======== Material for this exercise ========

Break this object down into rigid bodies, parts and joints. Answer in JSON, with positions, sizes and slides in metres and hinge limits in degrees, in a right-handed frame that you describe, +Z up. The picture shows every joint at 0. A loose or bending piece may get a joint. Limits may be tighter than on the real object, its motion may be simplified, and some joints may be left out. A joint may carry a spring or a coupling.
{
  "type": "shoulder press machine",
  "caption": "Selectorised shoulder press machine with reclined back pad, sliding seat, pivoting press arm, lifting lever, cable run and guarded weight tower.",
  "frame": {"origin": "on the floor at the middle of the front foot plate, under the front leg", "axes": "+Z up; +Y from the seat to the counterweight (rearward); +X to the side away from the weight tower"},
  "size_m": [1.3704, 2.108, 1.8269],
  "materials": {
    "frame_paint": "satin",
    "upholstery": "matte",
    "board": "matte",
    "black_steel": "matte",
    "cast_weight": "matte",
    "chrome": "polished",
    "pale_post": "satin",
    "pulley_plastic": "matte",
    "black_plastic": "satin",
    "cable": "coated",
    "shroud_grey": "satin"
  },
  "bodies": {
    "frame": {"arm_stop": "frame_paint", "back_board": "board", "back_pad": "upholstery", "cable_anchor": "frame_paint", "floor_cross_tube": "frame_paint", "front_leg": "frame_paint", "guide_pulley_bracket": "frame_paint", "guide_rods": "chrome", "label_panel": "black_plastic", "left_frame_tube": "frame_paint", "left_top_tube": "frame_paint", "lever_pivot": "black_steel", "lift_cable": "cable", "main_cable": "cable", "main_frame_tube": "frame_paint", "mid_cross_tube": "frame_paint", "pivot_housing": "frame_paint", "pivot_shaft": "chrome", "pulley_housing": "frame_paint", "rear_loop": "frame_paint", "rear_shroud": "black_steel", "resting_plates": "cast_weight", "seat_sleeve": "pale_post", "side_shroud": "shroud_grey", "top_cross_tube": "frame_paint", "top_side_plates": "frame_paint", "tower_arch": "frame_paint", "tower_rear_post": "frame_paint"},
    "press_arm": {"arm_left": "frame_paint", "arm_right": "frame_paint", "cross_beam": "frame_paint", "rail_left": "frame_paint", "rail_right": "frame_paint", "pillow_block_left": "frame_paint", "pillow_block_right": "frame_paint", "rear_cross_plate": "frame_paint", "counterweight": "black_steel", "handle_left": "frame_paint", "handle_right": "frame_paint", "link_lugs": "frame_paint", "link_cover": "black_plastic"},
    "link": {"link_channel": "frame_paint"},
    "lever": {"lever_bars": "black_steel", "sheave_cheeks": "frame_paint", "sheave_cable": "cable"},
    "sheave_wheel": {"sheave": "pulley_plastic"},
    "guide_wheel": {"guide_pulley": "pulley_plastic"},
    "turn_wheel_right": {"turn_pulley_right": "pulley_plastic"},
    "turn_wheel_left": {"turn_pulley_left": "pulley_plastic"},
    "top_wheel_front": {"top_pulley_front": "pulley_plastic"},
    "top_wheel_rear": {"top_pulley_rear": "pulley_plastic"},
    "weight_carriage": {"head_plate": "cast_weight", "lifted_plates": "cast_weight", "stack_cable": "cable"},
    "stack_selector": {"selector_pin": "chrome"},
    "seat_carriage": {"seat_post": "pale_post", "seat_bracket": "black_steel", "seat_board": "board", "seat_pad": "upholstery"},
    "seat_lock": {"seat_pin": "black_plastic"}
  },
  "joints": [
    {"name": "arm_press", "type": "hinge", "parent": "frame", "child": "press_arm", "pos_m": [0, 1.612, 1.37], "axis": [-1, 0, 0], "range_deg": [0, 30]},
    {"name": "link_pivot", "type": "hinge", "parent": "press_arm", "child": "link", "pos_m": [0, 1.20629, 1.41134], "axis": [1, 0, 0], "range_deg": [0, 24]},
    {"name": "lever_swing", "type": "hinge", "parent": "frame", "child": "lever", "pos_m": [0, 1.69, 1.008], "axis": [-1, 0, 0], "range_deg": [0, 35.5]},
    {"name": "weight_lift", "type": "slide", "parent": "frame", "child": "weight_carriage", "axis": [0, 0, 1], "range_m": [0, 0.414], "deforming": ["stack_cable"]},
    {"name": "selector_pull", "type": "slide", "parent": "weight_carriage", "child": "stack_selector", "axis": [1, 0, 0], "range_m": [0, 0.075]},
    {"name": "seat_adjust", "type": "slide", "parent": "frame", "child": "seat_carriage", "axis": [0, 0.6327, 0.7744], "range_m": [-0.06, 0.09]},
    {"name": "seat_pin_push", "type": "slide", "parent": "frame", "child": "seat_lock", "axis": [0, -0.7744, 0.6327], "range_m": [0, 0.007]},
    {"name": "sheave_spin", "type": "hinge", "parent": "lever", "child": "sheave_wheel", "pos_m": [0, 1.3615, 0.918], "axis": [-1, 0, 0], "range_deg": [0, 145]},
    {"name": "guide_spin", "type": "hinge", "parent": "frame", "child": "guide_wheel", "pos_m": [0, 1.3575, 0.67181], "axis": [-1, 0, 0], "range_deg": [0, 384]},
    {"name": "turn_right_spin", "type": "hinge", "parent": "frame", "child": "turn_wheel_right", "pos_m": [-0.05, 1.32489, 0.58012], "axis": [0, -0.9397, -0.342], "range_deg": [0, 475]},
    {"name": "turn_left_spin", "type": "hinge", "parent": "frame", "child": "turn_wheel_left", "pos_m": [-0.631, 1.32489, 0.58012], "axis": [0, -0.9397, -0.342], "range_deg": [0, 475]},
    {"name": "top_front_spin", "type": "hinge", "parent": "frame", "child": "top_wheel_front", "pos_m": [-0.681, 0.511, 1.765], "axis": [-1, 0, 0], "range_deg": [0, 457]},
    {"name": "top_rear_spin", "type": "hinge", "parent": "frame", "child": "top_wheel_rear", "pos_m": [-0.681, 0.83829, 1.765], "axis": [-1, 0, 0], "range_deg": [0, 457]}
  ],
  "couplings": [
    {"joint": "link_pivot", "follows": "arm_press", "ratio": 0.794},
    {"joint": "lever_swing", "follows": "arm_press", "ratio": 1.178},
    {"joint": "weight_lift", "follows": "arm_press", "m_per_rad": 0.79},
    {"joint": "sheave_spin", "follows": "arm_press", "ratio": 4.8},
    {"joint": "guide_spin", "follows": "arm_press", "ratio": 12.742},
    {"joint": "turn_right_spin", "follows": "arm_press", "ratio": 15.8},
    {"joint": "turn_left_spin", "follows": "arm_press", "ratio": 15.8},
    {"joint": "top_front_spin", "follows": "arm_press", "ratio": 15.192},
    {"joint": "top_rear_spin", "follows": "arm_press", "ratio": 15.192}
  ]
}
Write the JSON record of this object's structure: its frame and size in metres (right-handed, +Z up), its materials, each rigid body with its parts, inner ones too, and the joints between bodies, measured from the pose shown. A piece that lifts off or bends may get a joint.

========

Exercise aim ▸ Repeat the whole listing exactly, keeping every line intact.

Task output ▸
Break this object down into rigid bodies, parts and joints. Answer in JSON, with positions, sizes and slides in metres and hinge limits in degrees, in a right-handed frame that you describe, +Z up. The picture shows every joint at 0. A loose or bending piece may get a joint. Limits may be tighter than on the real object, its motion may be simplified, and some joints may be left out. A joint may carry a spring or a coupling.
{
  "type": "shoulder press machine",
  "caption": "Selectorised shoulder press machine with reclined back pad, sliding seat, pivoting press arm, lifting lever, cable run and guarded weight tower.",
  "frame": {"origin": "on the floor at the middle of the front foot plate, under the front leg", "axes": "+Z up; +Y from the seat to the counterweight (rearward); +X to the side away from the weight tower"},
  "size_m": [1.3704, 2.108, 1.8269],
  "materials": {
    "frame_paint": "satin",
    "upholstery": "matte",
    "board": "matte",
    "black_steel": "matte",
    "cast_weight": "matte",
    "chrome": "polished",
    "pale_post": "satin",
    "pulley_plastic": "matte",
    "black_plastic": "satin",
    "cable": "coated",
    "shroud_grey": "satin"
  },
  "bodies": {
    "frame": {"arm_stop": "frame_paint", "back_board": "board", "back_pad": "upholstery", "cable_anchor": "frame_paint", "floor_cross_tube": "frame_paint", "front_leg": "frame_paint", "guide_pulley_bracket": "frame_paint", "guide_rods": "chrome", "label_panel": "black_plastic", "left_frame_tube": "frame_paint", "left_top_tube": "frame_paint", "lever_pivot": "black_steel", "lift_cable": "cable", "main_cable": "cable", "main_frame_tube": "frame_paint", "mid_cross_tube": "frame_paint", "pivot_housing": "frame_paint", "pivot_shaft": "chrome", "pulley_housing": "frame_paint", "rear_loop": "frame_paint", "rear_shroud": "black_steel", "resting_plates": "cast_weight", "seat_sleeve": "pale_post", "side_shroud": "shroud_grey", "top_cross_tube": "frame_paint", "top_side_plates": "frame_paint", "tower_arch": "frame_paint", "tower_rear_post": "frame_paint"},
    "press_arm": {"arm_left": "frame_paint", "arm_right": "frame_paint", "cross_beam": "frame_paint", "rail_left": "frame_paint", "rail_right": "frame_paint", "pillow_block_left": "frame_paint", "pillow_block_right": "frame_paint", "rear_cross_plate": "frame_paint", "counterweight": "black_steel", "handle_left": "frame_paint", "handle_right": "frame_paint", "link_lugs": "frame_paint", "link_cover": "black_plastic"},
    "link": {"link_channel": "frame_paint"},
    "lever": {"lever_bars": "black_steel", "sheave_cheeks": "frame_paint", "sheave_cable": "cable"},
    "sheave_wheel": {"sheave": "pulley_plastic"},
    "guide_wheel": {"guide_pulley": "pulley_plastic"},
    "turn_wheel_right": {"turn_pulley_right": "pulley_plastic"},
    "turn_wheel_left": {"turn_pulley_left": "pulley_plastic"},
    "top_wheel_front": {"top_pulley_front": "pulley_plastic"},
    "top_wheel_rear": {"top_pulley_rear": "pulley_plastic"},
    "weight_carriage": {"head_plate": "cast_weight", "lifted_plates": "cast_weight", "stack_cable": "cable"},
    "stack_selector": {"selector_pin": "chrome"},
    "seat_carriage": {"seat_post": "pale_post", "seat_bracket": "black_steel", "seat_board": "board", "seat_pad": "upholstery"},
    "seat_lock": {"seat_pin": "black_plastic"}
  },
  "joints": [
    {"name": "arm_press", "type": "hinge", "parent": "frame", "child": "press_arm", "pos_m": [0, 1.612, 1.37], "axis": [-1, 0, 0], "range_deg": [0, 30]},
    {"name": "link_pivot", "type": "hinge", "parent": "press_arm", "child": "link", "pos_m": [0, 1.20629, 1.41134], "axis": [1, 0, 0], "range_deg": [0, 24]},
    {"name": "lever_swing", "type": "hinge", "parent": "frame", "child": "lever", "pos_m": [0, 1.69, 1.008], "axis": [-1, 0, 0], "range_deg": [0, 35.5]},
    {"name": "weight_lift", "type": "slide", "parent": "frame", "child": "weight_carriage", "axis": [0, 0, 1], "range_m": [0, 0.414], "deforming": ["stack_cable"]},
    {"name": "selector_pull", "type": "slide", "parent": "weight_carriage", "child": "stack_selector", "axis": [1, 0, 0], "range_m": [0, 0.075]},
    {"name": "seat_adjust", "type": "slide", "parent": "frame", "child": "seat_carriage", "axis": [0, 0.6327, 0.7744], "range_m": [-0.06, 0.09]},
    {"name": "seat_pin_push", "type": "slide", "parent": "frame", "child": "seat_lock", "axis": [0, -0.7744, 0.6327], "range_m": [0, 0.007]},
    {"name": "sheave_spin", "type": "hinge", "parent": "lever", "child": "sheave_wheel", "pos_m": [0, 1.3615, 0.918], "axis": [-1, 0, 0], "range_deg": [0, 145]},
    {"name": "guide_spin", "type": "hinge", "parent": "frame", "child": "guide_wheel", "pos_m": [0, 1.3575, 0.67181], "axis": [-1, 0, 0], "range_deg": [0, 384]},
    {"name": "turn_right_spin", "type": "hinge", "parent": "frame", "child": "turn_wheel_right", "pos_m": [-0.05, 1.32489, 0.58012], "axis": [0, -0.9397, -0.342], "range_deg": [0, 475]},
    {"name": "turn_left_spin", "type": "hinge", "parent": "frame", "child": "turn_wheel_left", "pos_m": [-0.631, 1.32489, 0.58012], "axis": [0, -0.9397, -0.342], "range_deg": [0, 475]},
    {"name": "top_front_spin", "type": "hinge", "parent": "frame", "child": "top_wheel_front", "pos_m": [-0.681, 0.511, 1.765], "axis": [-1, 0, 0], "range_deg": [0, 457]},
    {"name": "top_rear_spin", "type": "hinge", "parent": "frame", "child": "top_wheel_rear", "pos_m": [-0.681, 0.83829, 1.765], "axis": [-1, 0, 0], "range_deg": [0, 457]}
  ],
  "couplings": [
    {"joint": "link_pivot", "follows": "arm_press", "ratio": 0.794},
    {"joint": "lever_swing", "follows": "arm_press", "ratio": 1.178},
    {"joint": "weight_lift", "follows": "arm_press", "m_per_rad": 0.79},
    {"joint": "sheave_spin", "follows": "arm_press", "ratio": 4.8},
    {"joint": "guide_spin", "follows": "arm_press", "ratio": 12.742},
    {"joint": "turn_right_spin", "follows": "arm_press", "ratio": 15.8},
    {"joint": "turn_left_spin", "follows": "arm_press", "ratio": 15.8},
    {"joint": "top_front_spin", "follows": "arm_press", "ratio": 15.192},
    {"joint": "top_rear_spin", "follows": "arm_press", "ratio": 15.192}
  ]
}
Write the JSON record of this object's structure: its frame and size in metres (right-handed, +Z up), its materials, each rigid body with its parts, inner ones too, and the joints between bodies, measured from the pose shown. A piece that lifts off or bends may get a joint.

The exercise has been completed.